-- begin Dataset records --

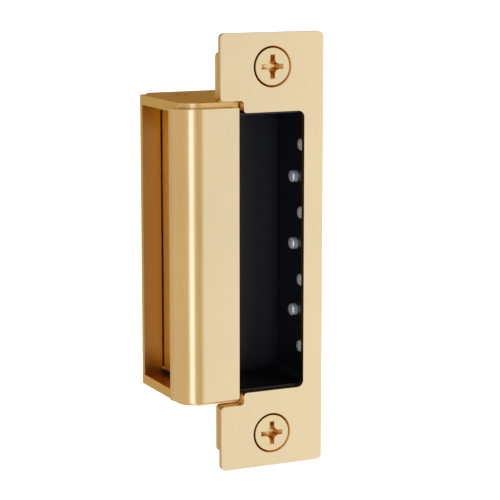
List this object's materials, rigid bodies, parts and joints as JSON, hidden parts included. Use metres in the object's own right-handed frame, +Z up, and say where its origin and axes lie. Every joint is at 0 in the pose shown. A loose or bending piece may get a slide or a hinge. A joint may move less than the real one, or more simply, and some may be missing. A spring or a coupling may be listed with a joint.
{
  "type": "electric door strike",
  "caption": "Gold electric door strike: flat faceplate with a side notch, black latch pocket with domed sensing pins, swinging keeper lip in a bearing frame, solenoid lock behind.",
  "frame": {"origin": "centre of the faceplate's front face", "axes": "+Z up along the faceplate, +Y into the door jamb, +X across the faceplate away from the keeper"},
  "size_m": [0.0442, 0.0404, 0.1238],
  "materials": {
    "gold_front": "satin gold plate",
    "gold_frame": "satin gold plate, darker on the inner and side faces",
    "gold_screw": "satin gold plate",
    "steel": "turned steel",
    "steel_pin": "polished steel",
    "spring_steel": "drawn wire",
    "zinc_sheet": "zinc plated sheet",
    "black_liner": "satin black coat",
    "black_plastic": "moulded, fine grain",
    "red_plastic": "moulded",
    "white_nylon": "moulded nylon",
    "copper_wire": "enamelled copper winding",
    "circuit_board": "solder mask",
    "gold_contact": "plated contact"
  },
  "bodies": {
    "strike_body": {"board_suppressor": "black_plastic", "circuit_board": "circuit_board", "connector_contact_1": "gold_contact", "connector_contact_2": "gold_contact", "connector_contact_3": "gold_contact", "connector_contact_4": "gold_contact", "connector_socket": "white_nylon", "cover_post_lower": "zinc_sheet", "cover_post_upper": "zinc_sheet", "faceplate": "gold_front", "faceplate_screw_lower": "gold_screw", "faceplate_screw_upper": "gold_screw", "keeper_frame": "gold_frame", "keeper_hinge_pin": "gold_frame", "keeper_spring": "spring_steel", "keeper_switch_body": "black_plastic", "latch_pin_spring_1": "spring_steel", "latch_pin_spring_2": "spring_steel", "latch_pin_spring_3": "spring_steel", "latch_pin_spring_4": "spring_steel", "latch_pin_spring_5": "spring_steel", "latch_pin_spring_6": "spring_steel", "latch_pin_spring_7": "spring_steel", "lock_guide_lower": "zinc_sheet", "lock_guide_upper": "zinc_sheet", "lock_switch_body": "black_plastic", "mounting_flange": "gold_frame", "plunger_return_spring": "spring_steel", "pocket_liner": "black_liner", "rear_cover": "zinc_sheet", "rear_cover_screw_1": "steel", "rear_cover_screw_2": "steel", "rear_cover_screw_3": "steel", "rear_cover_screw_4": "steel", "side_cover": "zinc_sheet", "side_cover_screw_1": "steel", "side_cover_screw_2": "steel", "side_cover_screw_3": "steel", "side_cover_screw_4": "steel", "solenoid_bobbin": "white_nylon", "solenoid_coil": "copper_wire", "solenoid_frame": "zinc_sheet", "solenoid_pole_piece": "steel", "solenoid_screw_1": "steel", "solenoid_screw_2": "steel"},
    "keeper": {"keeper": "gold_front"},
    "lock": {"lock_bar": "steel", "solenoid_plunger": "steel"},
    "keeper_switch_plunger": {"keeper_switch_button": "red_plastic"},
    "lock_switch_plunger": {"lock_switch_button": "red_plastic"},
    "latch_pin_1": {"latch_pin_1": "steel_pin"},
    "latch_pin_2": {"latch_pin_2": "steel_pin"},
    "latch_pin_3": {"latch_pin_3": "steel_pin"},
    "latch_pin_4": {"latch_pin_4": "steel_pin"},
    "latch_pin_5": {"latch_pin_5": "steel_pin"},
    "latch_pin_6": {"latch_pin_6": "steel_pin"},
    "latch_pin_7": {"latch_pin_7": "steel_pin"}
  },
  "joints": [
    {"name": "keeper_hinge", "type": "hinge", "parent": "strike_body", "child": "keeper", "pos_m": [-0.0152, 0.0283, 0], "axis": [0, 0, -1], "range_deg": [0, 70], "stiffness_Nm_per_rad": 0.02, "springref_deg": -28.65, "deforming": ["keeper_spring"]},
    {"name": "lock_slide", "type": "slide", "parent": "strike_body", "child": "lock", "axis": [-1, 0, 0], "range_m": [0, 0.0018], "stiffness_N_per_m": 150, "springref_m": -0.002, "deforming": ["plunger_return_spring"]},
    {"name": "keeper_switch_travel", "type": "slide", "parent": "strike_body", "child": "keeper_switch_plunger", "axis": [1, 0, 0], "range_m": [0, 0.0006], "stiffness_N_per_m": 200, "springref_m": -0.0005},
    {"name": "lock_switch_travel", "type": "slide", "parent": "strike_body", "child": "lock_switch_plunger", "axis": [1, 0, 0], "range_m": [0, 0.0006], "stiffness_N_per_m": 200, "springref_m": -0.0005},
    {"name": "latch_pin_1_travel", "type": "slide", "parent": "strike_body", "child": "latch_pin_1", "axis": [1, 0, 0], "range_m": [0, 0.0012], "stiffness_N_per_m": 200, "springref_m": -0.0005, "deforming": ["latch_pin_spring_1"]},
    {"name": "latch_pin_2_travel", "type": "slide", "parent": "strike_body", "child": "latch_pin_2", "axis": [1, 0, 0], "range_m": [0, 0.0012], "stiffness_N_per_m": 200, "springref_m": -0.0005, "deforming": ["latch_pin_spring_2"]},
    {"name": "latch_pin_3_travel", "type": "slide", "parent": "strike_body", "child": "latch_pin_3", "axis": [1, 0, 0], "range_m": [0, 0.0012], "stiffness_N_per_m": 200, "springref_m": -0.0005, "deforming": ["latch_pin_spring_3"]},
    {"name": "latch_pin_4_travel", "type": "slide", "parent": "strike_body", "child": "latch_pin_4", "axis": [1, 0, 0], "range_m": [0, 0.0012], "stiffness_N_per_m": 200, "springref_m": -0.0005, "deforming": ["latch_pin_spring_4"]},
    {"name": "latch_pin_5_travel", "type": "slide", "parent": "strike_body", "child": "latch_pin_5", "axis": [1, 0, 0], "range_m": [0, 0.0012], "stiffness_N_per_m": 200, "springref_m": -0.0005, "deforming": ["latch_pin_spring_5"]},
    {"name": "latch_pin_6_travel", "type": "slide", "parent": "strike_body", "child": "latch_pin_6", "axis": [1, 0, 0], "range_m": [0, 0.0012], "stiffness_N_per_m": 200, "springref_m": -0.0005, "deforming": ["latch_pin_spring_6"]},
    {"name": "latch_pin_7_travel", "type": "slide", "parent": "strike_body", "child": "latch_pin_7", "axis": [1, 0, 0], "range_m": [0, 0.0012], "stiffness_N_per_m": 200, "springref_m": -0.0005, "deforming": ["latch_pin_spring_7"]}
  ]
}
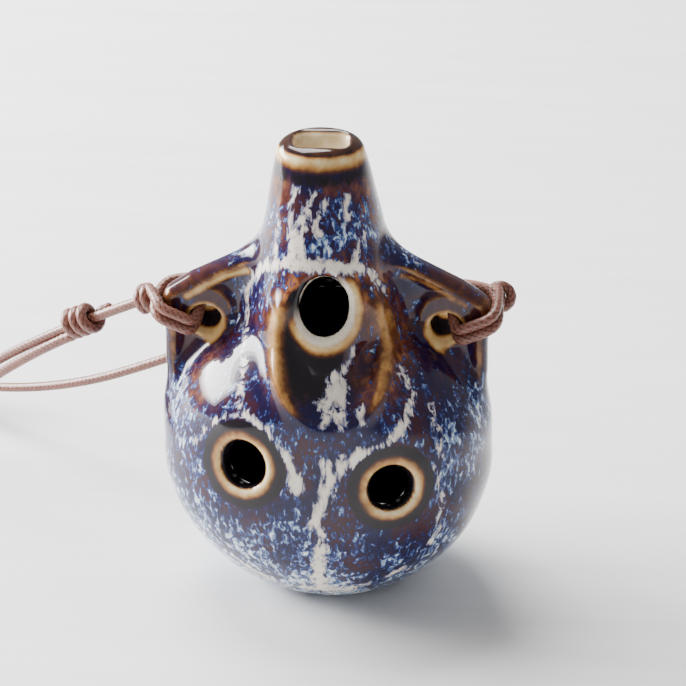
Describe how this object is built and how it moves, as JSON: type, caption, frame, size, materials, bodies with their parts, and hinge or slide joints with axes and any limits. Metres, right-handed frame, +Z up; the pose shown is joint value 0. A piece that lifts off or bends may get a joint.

-- end Dataset records --

#### Brief
Gather each line from the entries above that includes the word "axes".

#### Final result
List this object's materials, rigid bodies, parts and joints as JSON, hidden parts included. Use metres in the object's own right-handed frame, +Z up, and say where its origin and axes lie. Every joint is at 0 in the pose shown. A loose or bending piece may get a slide or a hinge. A joint may move less than the real one, or more simply, and some may be missing. A spring or a coupling may be listed with a joint.
  "frame": {"origin": "centre of the faceplate's front face", "axes": "+Z up along the faceplate, +Y into the door jamb, +X across the faceplate away from the keeper"},
Describe how this object is built and how it moves, as JSON: type, caption, frame, size, materials, bodies with their parts, and hinge or slide joints with axes and any limits. Metres, right-handed frame, +Z up; the pose shown is joint value 0. A piece that lifts off or bends may get a joint.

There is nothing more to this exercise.